ナイトスクープに見る「ウケる地方番組」の本質 たかじんも予見していた「ローカル」の強み
最近では、松本や岡村隆史など、関西出身の芸人が関西ローカルでレギュラー番組を持つ例が増えている。そこでの彼らは、東京の番組では見せないリラックスした素顔を見せる。限られた制作費で作られているローカル番組は、全国レベルの出演者にとっては、肩の力を抜いて楽しめる仕事にもなりうるのだ。

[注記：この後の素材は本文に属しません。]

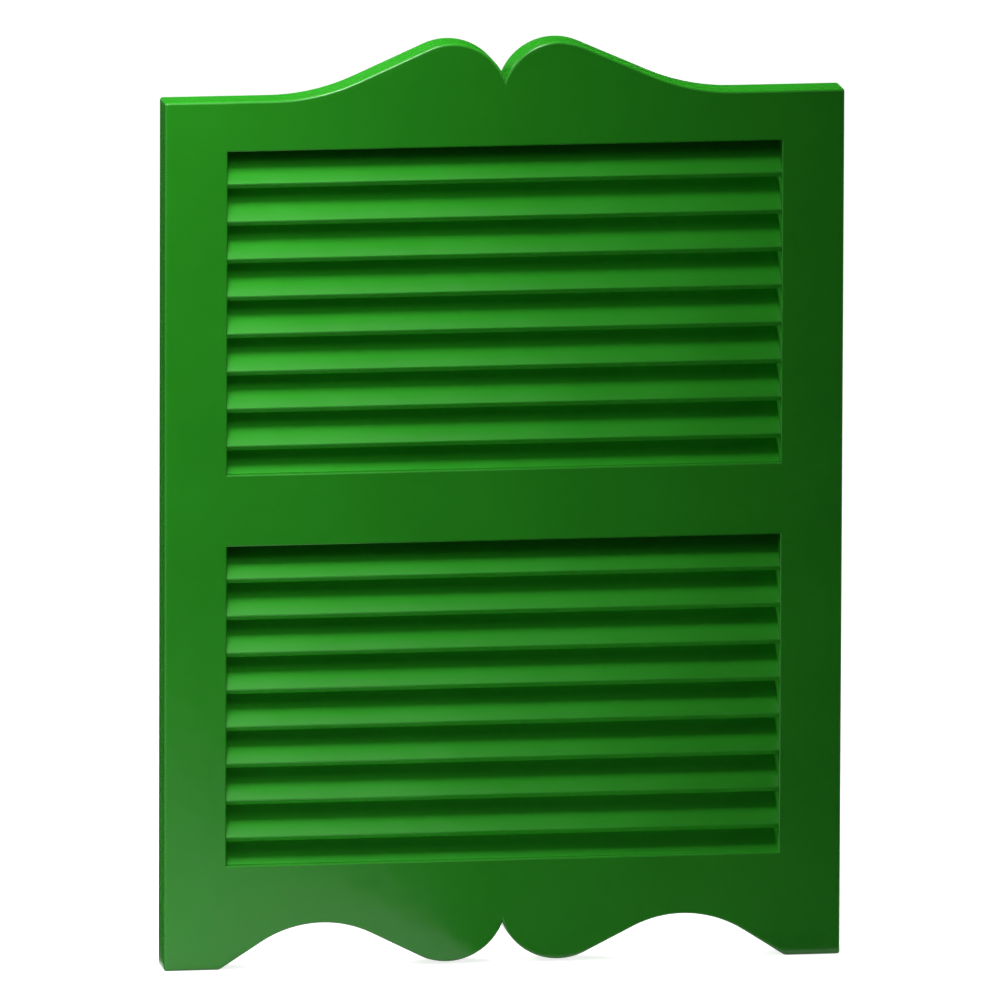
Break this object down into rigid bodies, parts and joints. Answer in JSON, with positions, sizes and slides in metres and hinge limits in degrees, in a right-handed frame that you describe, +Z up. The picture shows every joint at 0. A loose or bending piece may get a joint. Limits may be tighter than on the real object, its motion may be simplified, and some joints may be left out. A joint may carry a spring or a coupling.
{
  "type": "saloon door",
  "caption": "Green painted saloon door leaf with fixed louvres between stiles and rails and a scrolled top and bottom, hung by one edge to swing in a doorway.",
  "frame": {"origin": "on the ground under the middle of the leaf, at the bottom centre of its box", "axes": "+X across the leaf to the right as seen from its front, +Y from the front face to the back face, +Z up"},
  "size_m": [0.6, 0.035, 0.817],
  "materials": {
    "green_enamel": "sprayed high gloss green enamel on planed wood",
    "bare_wood": "bare turned hardwood"
  },
  "bodies": {
    "root": {"dowel_bottom_left_1": "bare_wood", "dowel_bottom_left_2": "bare_wood", "dowel_bottom_right_1": "bare_wood", "dowel_bottom_right_2": "bare_wood", "dowel_middle_left_1": "bare_wood", "dowel_middle_left_2": "bare_wood", "dowel_middle_right_1": "bare_wood", "dowel_middle_right_2": "bare_wood", "dowel_top_left_1": "bare_wood", "dowel_top_left_2": "bare_wood", "dowel_top_right_1": "bare_wood", "dowel_top_right_2": "bare_wood", "rail_bottom": "green_enamel", "rail_middle": "green_enamel", "rail_top": "green_enamel", "slat_lower_1": "green_enamel", "slat_lower_2": "green_enamel", "slat_lower_3": "green_enamel", "slat_lower_4": "green_enamel", "slat_lower_5": "green_enamel", "slat_lower_6": "green_enamel", "slat_lower_7": "green_enamel", "slat_lower_8": "green_enamel", "slat_lower_9": "green_enamel", "slat_upper_1": "green_enamel", "slat_upper_2": "green_enamel", "slat_upper_3": "green_enamel", "slat_upper_4": "green_enamel", "slat_upper_5": "green_enamel", "slat_upper_6": "green_enamel", "slat_upper_7": "green_enamel", "slat_upper_8": "green_enamel", "slat_upper_9": "green_enamel", "stile_left": "green_enamel", "stile_right": "green_enamel"}
  },
  "joints": []
}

また、ローカル番組では、予算不足を逆手に取って、全国ネットでは実現が難しいような挑戦的な企画が行われることもある。もともと大阪のテレビ業界ではそういうものを作るべきだという風潮が根強くあったようだ。「東京のテレビに制作費では負けるかもしれないが、面白さでは負けへん」という意気込みを持っている制作者が大勢いた。
笑福亭鶴瓶、上岡龍太郎という話芸の達人2人によるトークショー『鶴瓶・上岡パペポTV』(読売テレビ)、テレビにまつわるさまざまな実験的な企画で話題になった『EXテレビ』(日本テレビ・読売テレビ)など、数々の伝説的な番組がそんな風土から生まれている。もちろん『探偵!ナイトスクープ』もそのような番組の1つだ。
たかじんが「東京ネット」を拒んだ理由
そもそもローカル番組には実験的な企画や攻めた企画を実現しやすいという強みもある。全国ネットで放送される番組よりも影響力が少ないため、思い切った試みができる場合があるのだ。
そのことを誰よりも理解していたのが、2014年に亡くなった歌手のやしきたかじんである。彼は主に大阪で冠番組を多数持つ売れっ子のテレビタレントだったが、東京嫌いを公言していて、自分の番組を東京で流すことをかたくなに拒んでいた。
とくに、過激な政治的主張が飛び交うことも多い討論バラエティー番組の『たかじんのそこまで言って委員会』(読売テレビ)は、東京で放送されることはなかった。東京で放送されると自由が奪われて好きなことが言えなくなる、というのがたかじんの考えだった。
ここまでに挙げたローカル番組の強みとは、「低予算」「限られた地域でしか放送されない」といった欠点を逆手に取ったものだった。当然ながら、制作費が少ないことや、地域限定放送であることは、本来ならば弱点として数えられるべきものだ。